Solitude also features in the lives of some of the Bible characters; David, the shepherd boy, knew about solitude on the hill sides whilst tending the sheep yet being in communion with God and the Psalms being a result of this solitude as David developed his relationship with God. Joseph spent many years in prison often in solitary confinement yet learning the purposes of God. Joseph did not choose to be in prison but the place of solitude prepared him for the future.
Scripture calls us to connect with God in community, but it also calls us to do so in the quietness of solitude. At times, we need to stop what we’re doing to take ourselves away from the busyness of our lives, so that we can “Be still, and know that I am God” (Psalm 46:10) For this purpose, the Church will sometimes organise a retreat to provide the opportunity for reflection away from other people.
‘Jesus calls us to shut the door of our room and to pray in secret (Matthew 6:6), and He Himself often retreated into solitude to commune with the Father (Matthew 14:23, Mark 1:35 and 6:46, Luke 5:16 and 9:18).
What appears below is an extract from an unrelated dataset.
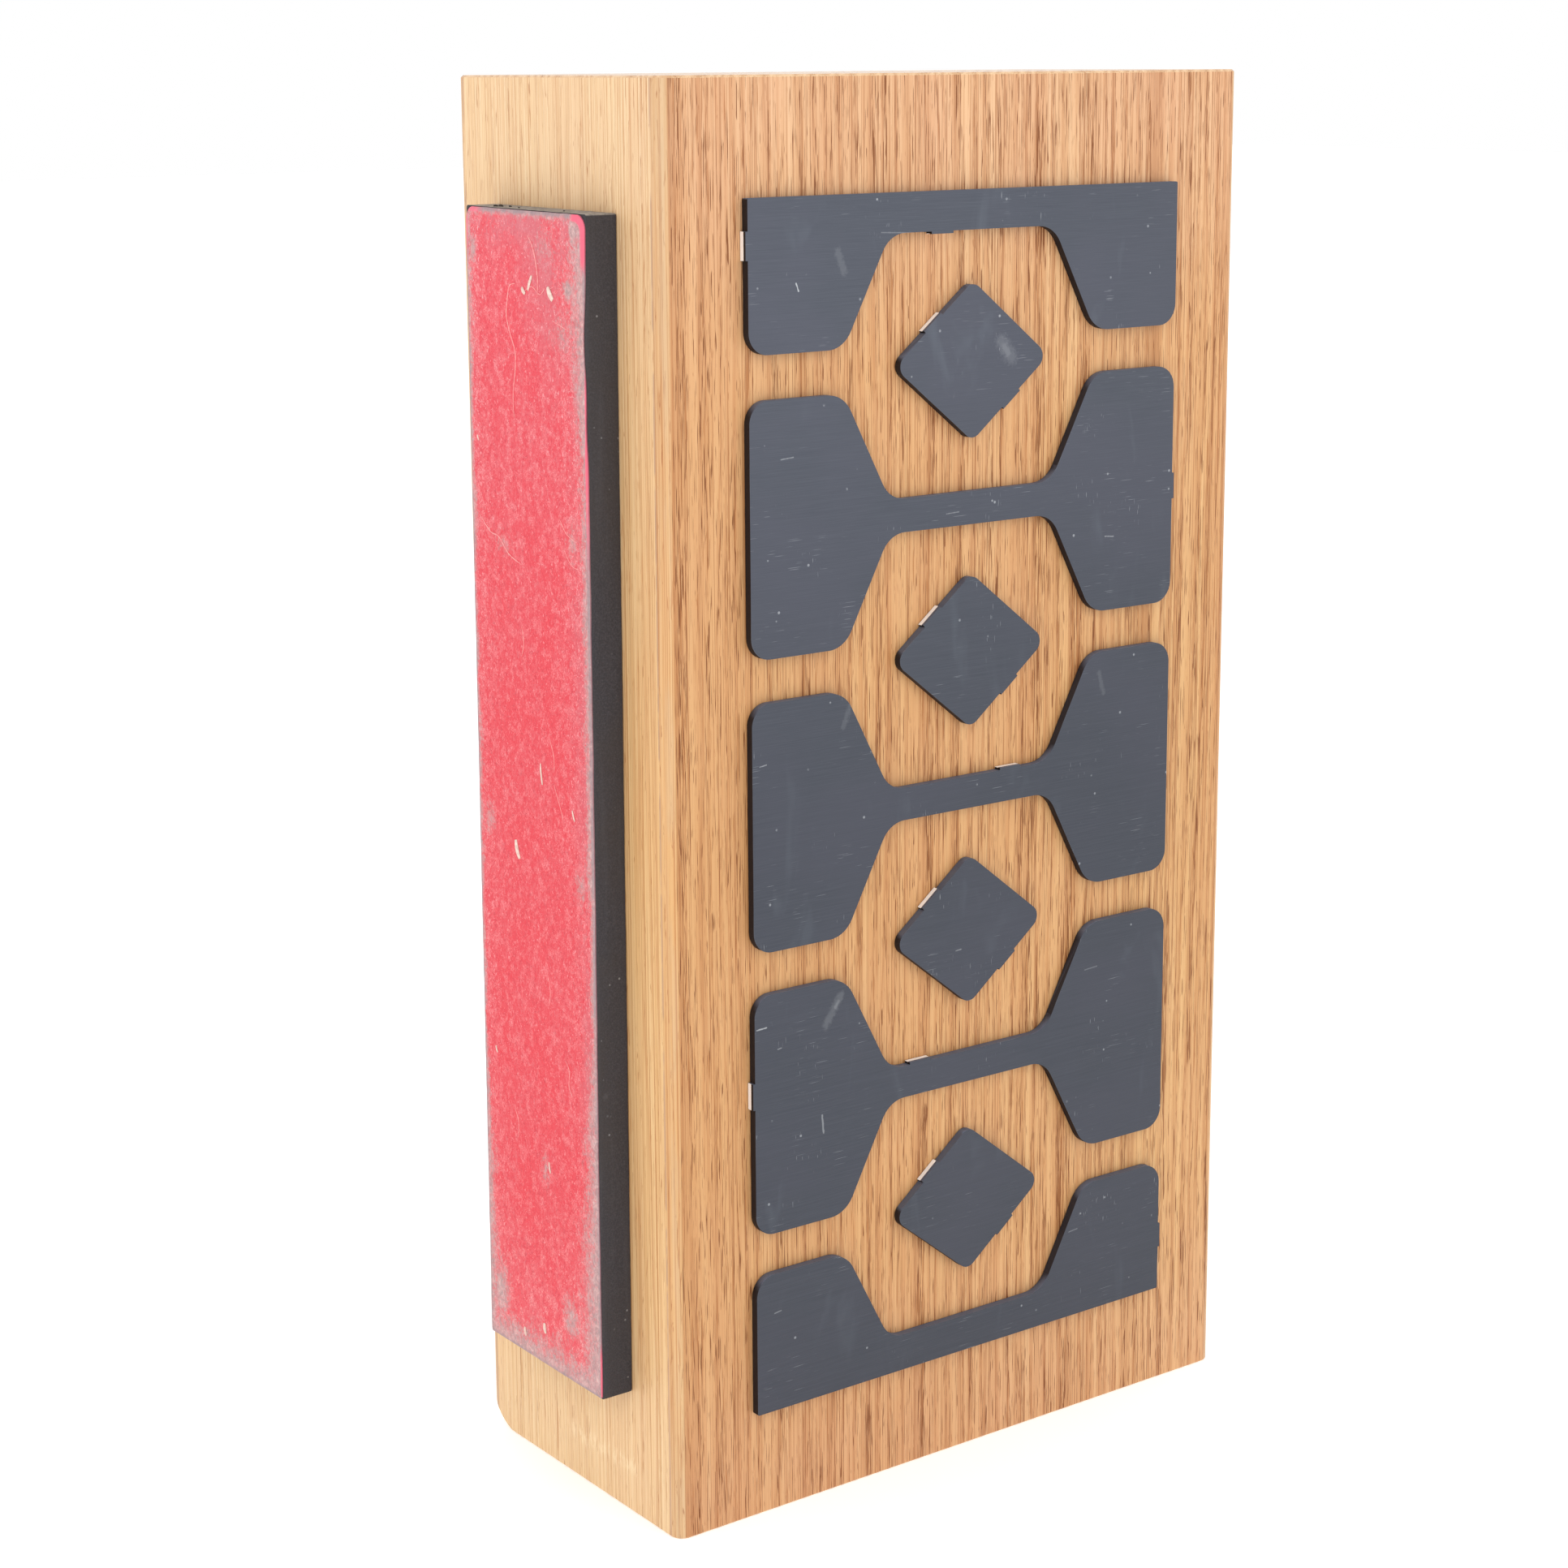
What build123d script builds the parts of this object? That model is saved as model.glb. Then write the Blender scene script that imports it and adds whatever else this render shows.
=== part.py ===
from build123d import *
import math
import os

# Heavy oak block door stop: a plain rectangular block that stands on its end,
# with a foam grip strip on one narrow side and applied aluminium plates on the
# front. Millimetres, +Z up, origin at the centre of the bottom end of the block.
# The front faces -Y and the grip strip faces -X.

os.makedirs("parts", exist_ok=True)

# ---------------------------------------------------------------- dimensions
block_w = 129.5          # X, wide face
block_d = 63.5           # Y, narrow face
block_h = 254.0          # Z, length of the block along the grain
edge_r = 2.5             # eased long edges
end_r = 0.5              # eased end edges
bottom_back_r = 9.5      # rounded-over bottom edge at the back

pad_w = 38.1             # Y, width of the strip stock
pad_len = 208.3          # Z
pad_z0 = 23.6            # lower end of the strip
pad_y = 0.5              # strip centre, slightly towards the back
pad_lean = 0.4           # degrees out of upright, upper end towards the front
pad_glue_t = 0.2
foam_t = 5.9
facing_t = 0.5
facing_inset = 0.1       # facing is cut a hair smaller than the foam
facing_top_r = 2.4       # rounded top corners of the facing
facing_bot_r = 0.6

plate_t = 1.5            # plate stock
film_t = 0.15            # adhesive film behind a plate
film_inset = 0.8
plate_w = 96.5           # X, over the flares
plate_x = -0.2           # centre line of the plates
plate_h = 44.0           # full plate
end_h = 25.9             # top and bottom plates
plate_pitch = 51.6       # full plate to full plate
flare = 19.8             # flat length of a flare
waist = 29.8             # from the plate's side to the start of the bar
bar_h = 5.9              # bar of a full plate
end_bar_h = 6.85         # bar of an end plate
corner_r = 3.9           # outer corners
flare_r = 5.5            # flare to slant
inner_r = 5.5            # slant to bar
square_r = 0.35          # square corners of the end plates
mid_z = block_h / 2

tab_len = 4.8            # break-off tab stubs left on the plate edges
tab_out = 0.45

dia_x = 17.5             # half diagonal across
dia_z = 14.0             # half diagonal up
dia_r = 2.2              # rounded diamond corners

side_x = -block_w / 2
front_y = -block_d / 2


# ---------------------------------------------------------------- wood block
with BuildPart() as wood_block:
    with BuildSketch(Plane.XY):
        Rectangle(block_w, block_d)
    extrude(amount=block_h)
    fillet(wood_block.edges().filter_by(Axis.Z), edge_r)
    # the end edges are only just eased with sandpaper
    chamfer(wood_block.edges().group_by(Axis.Z)[-1], end_r * 0.8)
    chamfer(wood_block.edges().group_by(Axis.Z)[0], end_r * 0.6)
    # rounded-over edge along the bottom of the back
    with BuildSketch(Plane.YZ.offset(-block_w / 2 - 5)):
        with BuildLine():
            Polyline(
                (block_d / 2 - bottom_back_r, 0),
                (block_d / 2 - bottom_back_r, -5),
                (block_d / 2 + 5, -5),
                (block_d / 2 + 5, bottom_back_r),
                (block_d / 2, bottom_back_r),
            )
            RadiusArc(
                (block_d / 2, bottom_back_r),
                (block_d / 2 - bottom_back_r, 0),
                bottom_back_r,
            )
        make_face()
    extrude(amount=block_w + 10, mode=Mode.SUBTRACT)
wood_block.part.label = "wood_block"


# ---------------------------------------------------------------- grip strip
def strip_sketch(width, length, r_top, r_bot):
    # outline of a strip layer in the Y-Z plane, centred on the strip
    with BuildSketch() as s:
        Rectangle(width, length)
        corners = s.vertices()
        fillet(corners.group_by(Axis.Y)[-1], r_top)
        fillet(s.vertices().group_by(Axis.Y)[0], r_bot)
    return s.sketch


pad_cz = pad_z0 + pad_len / 2
# sketch plane on the narrow side: local x along -Y, local y along +Z, normal -X
lean = math.radians(pad_lean)
pad_plane = Plane(origin=(side_x, pad_y, pad_cz),
                  x_dir=(0, -math.cos(lean), -math.sin(lean)), z_dir=(-1, 0, 0))

with BuildPart() as pad_adhesive:
    with BuildSketch(pad_plane):
        Rectangle(pad_w - 0.6, pad_len - 0.6)
    extrude(amount=pad_glue_t)
pad_adhesive.part.label = "pad_adhesive"

with BuildPart() as foam_pad:
    with BuildSketch(pad_plane.offset(pad_glue_t)):
        Rectangle(pad_w, pad_len)
    extrude(amount=foam_t)
    fillet(foam_pad.edges().filter_by(Axis.X), 0.5)
foam_pad.part.label = "foam_pad"

with BuildPart() as pad_facing:
    with BuildSketch(pad_plane.offset(pad_glue_t + foam_t)):
        add(strip_sketch(pad_w - 2 * facing_inset, pad_len - 2 * facing_inset,
                         facing_top_r, facing_bot_r))
    extrude(amount=facing_t)
pad_facing.part.label = "pad_facing"


# ---------------------------------------------------------------- plates
# plate outlines are drawn in the X-Z plane around the plate's own centre
def full_plate(inset=0.0):
    a = plate_w / 2
    h = plate_h / 2
    b = bar_h / 2
    with BuildSketch() as s:
        with BuildLine():
            Polyline(
                (-a, -h), (-a + flare, -h), (-a + waist, -b), (a - waist, -b),
                (a - flare, -h), (a, -h), (a, h), (a - flare, h),
                (a - waist, b), (-a + waist, b), (-a + flare, h), (-a, h),
                close=True,
            )
        make_face()
        v = s.vertices()
        fillet(v.filter_by(lambda p: abs(abs(p.X) - a) < 0.01), corner_r)
        fillet(s.vertices().filter_by(
            lambda p: abs(abs(p.X) - (a - flare)) < 0.01 and abs(abs(p.Y) - h) < 0.01), flare_r)
        fillet(s.vertices().filter_by(
            lambda p: abs(abs(p.X) - (a - waist)) < 0.01 and abs(abs(p.Y) - b) < 0.01), inner_r)
        if inset > 0:
            offset(amount=-inset, mode=Mode.REPLACE)
    return s.sketch


def end_plate(inset=0.0):
    # the top plate: straight along its top, waisted below
    a = plate_w / 2
    h = end_h
    b = end_h - end_bar_h
    with BuildSketch() as s:
        with BuildLine():
            Polyline(
                (-a, 0), (-a + flare, 0), (-a + waist, b), (a - waist, b),
                (a - flare, 0), (a, 0), (a, h), (-a, h),
                close=True,
            )
        make_face()
        fillet(s.vertices().filter_by(
            lambda p: abs(abs(p.X) - a) < 0.01 and abs(p.Y) < 0.01), corner_r)
        fillet(s.vertices().filter_by(
            lambda p: abs(abs(p.X) - a) < 0.01 and abs(p.Y - h) < 0.01), square_r)
        fillet(s.vertices().filter_by(
            lambda p: abs(abs(p.X) - (a - flare)) < 0.01 and abs(p.Y) < 0.01), flare_r)
        fillet(s.vertices().filter_by(
            lambda p: abs(abs(p.X) - (a - waist)) < 0.01 and abs(p.Y - b) < 0.01), inner_r)
        if inset > 0:
            offset(amount=-inset, mode=Mode.REPLACE)
    return s.sketch


def diamond(inset=0.0):
    with BuildSketch() as s:
        with BuildLine():
            Polyline((-dia_x, 0), (0, -dia_z), (dia_x, 0), (0, dia_z), close=True)
        make_face()
        fillet(s.vertices(), dia_r)
        if inset > 0:
            offset(amount=-inset, mode=Mode.REPLACE)
    return s.sketch


def face_plane(z, lift):
    # drawing plane on the front of the block: local x along +X, local y along +Z
    return Plane(origin=(plate_x, front_y - lift, z), x_dir=(1, 0, 0), z_dir=(0, -1, 0))


a = plate_w / 2
z_mid = mid_z
z_upper = mid_z + plate_pitch
z_lower = mid_z - plate_pitch
gap = plate_pitch - plate_h
z_top0 = z_upper + plate_h / 2 + gap       # lower edge of the top plate
z_bot1 = z_lower - plate_h / 2 - gap       # upper edge of the bottom plate

with BuildPart() as plate_top:
    with BuildSketch(face_plane(z_top0, film_t)):
        add(end_plate())
        with Locations((-a, 18.1)):
            Rectangle(2 * tab_out, tab_len)
        with Locations((-6.9, end_h - end_bar_h)):
            Rectangle(tab_len, 2 * tab_out)
    extrude(amount=plate_t)
plate_top.part.label = "plate_top"

with BuildPart() as plate_upper:
    with BuildSketch(face_plane(z_upper, film_t)):
        add(full_plate())
        with Locations((a, -0.3)):
            Rectangle(2 * tab_out, tab_len)
    extrude(amount=plate_t)
plate_upper.part.label = "plate_upper"

with BuildPart() as plate_middle:
    with BuildSketch(face_plane(z_mid, film_t)):
        add(full_plate())
        with Locations((9.4, bar_h / 2)):
            Rectangle(tab_len, 2 * tab_out)
    extrude(amount=plate_t)
plate_middle.part.label = "plate_middle"

with BuildPart() as plate_lower:
    with BuildSketch(face_plane(z_lower, film_t)):
        add(full_plate())
        with Locations((-a, 4.0)):
            Rectangle(2 * tab_out, tab_len)
        with Locations((-11.4, bar_h / 2)):
            Rectangle(tab_len, 2 * tab_out)
    extrude(amount=plate_t)
plate_lower.part.label = "plate_lower"

bottom_plane = Plane(origin=(plate_x, front_y - film_t, z_bot1), x_dir=(-1, 0, 0), z_dir=(0, -1, 0))
with BuildPart() as plate_bottom:
    with BuildSketch(bottom_plane):
        add(end_plate())
        with Locations((-a, 15.0)):
            Rectangle(2 * tab_out, tab_len)
    extrude(amount=plate_t)
plate_bottom.part.label = "plate_bottom"

# the small loose diamonds sit in the middle of the four windows
window_z = {
    "top": z_top0 - gap / 2,
    "upper": z_upper - plate_h / 2 - gap / 2,
    "lower": z_lower + plate_h / 2 + gap / 2,
    "bottom": z_bot1 + gap / 2,
}
slant = math.degrees(math.atan2(dia_z, dia_x))

diamonds = {}
for name, z in window_z.items():
    with BuildPart() as d:
        with BuildSketch(face_plane(z, film_t)):
            add(diamond())
            # two tab stubs on opposite slanted edges
            with Locations((-dia_x / 2, dia_z / 2)):
                Rectangle(tab_len, 2 * tab_out, rotation=slant)
            with Locations((dia_x / 2, -dia_z / 2)):
                Rectangle(tab_len, 2 * tab_out, rotation=slant)
        extrude(amount=plate_t)
    d.part.label = "diamond_" + name
    diamonds["diamond_" + name] = d.part

# ---------------------------------------------------------------- adhesive films
films = {}
for name, z, outline in (
    ("film_plate_upper", z_upper, full_plate),
    ("film_plate_middle", z_mid, full_plate),
    ("film_plate_lower", z_lower, full_plate),
    ("film_plate_top", z_top0, end_plate),
):
    with BuildPart() as f:
        with BuildSketch(face_plane(z, 0)):
            add(outline(film_inset))
        extrude(amount=film_t)
    f.part.label = name
    films[name] = f.part

with BuildPart() as f:
    with BuildSketch(Plane(origin=(plate_x, front_y, z_bot1), x_dir=(-1, 0, 0), z_dir=(0, -1, 0))):
        add(end_plate(film_inset))
    extrude(amount=film_t)
f.part.label = "film_plate_bottom"
films["film_plate_bottom"] = f.part

for name, z in window_z.items():
    with BuildPart() as f:
        with BuildSketch(face_plane(z, 0)):
            add(diamond(film_inset))
        extrude(amount=film_t)
    f.part.label = "film_diamond_" + name
    films["film_diamond_" + name] = f.part

# ---------------------------------------------------------------- export
export_step(wood_block.part, "parts/wood_block.step")
export_step(pad_adhesive.part, "parts/pad_adhesive.step")
export_step(foam_pad.part, "parts/foam_pad.step")
export_step(pad_facing.part, "parts/pad_facing.step")
export_step(plate_top.part, "parts/plate_top.step")
export_step(plate_upper.part, "parts/plate_upper.step")
export_step(plate_middle.part, "parts/plate_middle.step")
export_step(plate_lower.part, "parts/plate_lower.step")
export_step(plate_bottom.part, "parts/plate_bottom.step")
for name, p in diamonds.items():
    export_step(p, "parts/" + name + ".step")
for name, p in films.items():
    export_step(p, "parts/" + name + ".step")

print("windows", window_z)
print("plates from", z_bot1 - end_h, "to", z_top0 + end_h)
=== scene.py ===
import math

import bmesh
import bpy
from mathutils import Matrix, Vector, noise


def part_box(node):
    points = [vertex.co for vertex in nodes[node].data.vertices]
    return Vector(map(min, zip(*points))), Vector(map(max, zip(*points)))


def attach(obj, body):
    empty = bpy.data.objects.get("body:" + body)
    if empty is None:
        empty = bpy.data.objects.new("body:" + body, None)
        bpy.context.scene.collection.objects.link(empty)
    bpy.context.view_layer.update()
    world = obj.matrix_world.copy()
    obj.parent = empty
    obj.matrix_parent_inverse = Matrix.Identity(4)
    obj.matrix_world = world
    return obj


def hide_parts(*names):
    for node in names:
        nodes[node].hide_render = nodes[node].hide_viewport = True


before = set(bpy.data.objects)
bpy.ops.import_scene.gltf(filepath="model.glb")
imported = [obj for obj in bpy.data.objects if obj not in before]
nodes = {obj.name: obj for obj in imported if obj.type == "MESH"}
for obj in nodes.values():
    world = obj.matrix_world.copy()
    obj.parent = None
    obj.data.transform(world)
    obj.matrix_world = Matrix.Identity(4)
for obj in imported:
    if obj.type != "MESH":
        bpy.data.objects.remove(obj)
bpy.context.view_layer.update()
MM = 0.001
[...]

During the Falklands was in the 1980’s Prince Andrew commented that he felt he was alone. For Christians that is never the case. Throughout the Bible God promises never to fail us or forsake us (Deuteronomy chapter 31 verse 6) not to leave us as orphans (John chapter 14 verse 18) and Jesus promises to be with us always (Matthew chapter 28 verse 20)
Photo by Fabian Mardi via Unsplash
So, how do you respond if you are in a time of isolation, solitude or loneliness? Is your response a positive one in that you make the best of the situation whether this is chosen or imposed? Or does your response, either in the short or long term, simply consolidate the negativity of the situation?
Sometimes, all we have to do is simply open our eyes and look for God through prayer and Bible reading to discover His leading in our situation – next time, why not have a go and meet with God?
You might find the following hymns useful; Open our eyes, Lord (Mission Praise 545) Turn your eyes upon Jesus (Mission Praise 712)
You may wish to use these prayers:
Let silence be placed around us like a mantle. Let us enter into it as through a small, secret door, stooping then to emerge into an acre of peace where stillness reigns and God is ever present. Then comes the voice of God saying; I am here, and pointing to the stars as a signpost or lantern to a better future. O Lord, may the mantle of silence become a cloak of understanding to warm our hearts in prayer.
God be with us in our reality. Christ be with us in our adversity. The Holy Spirit be with us in our perplexity, loneliness or isolation and may all three be with us in solidarity.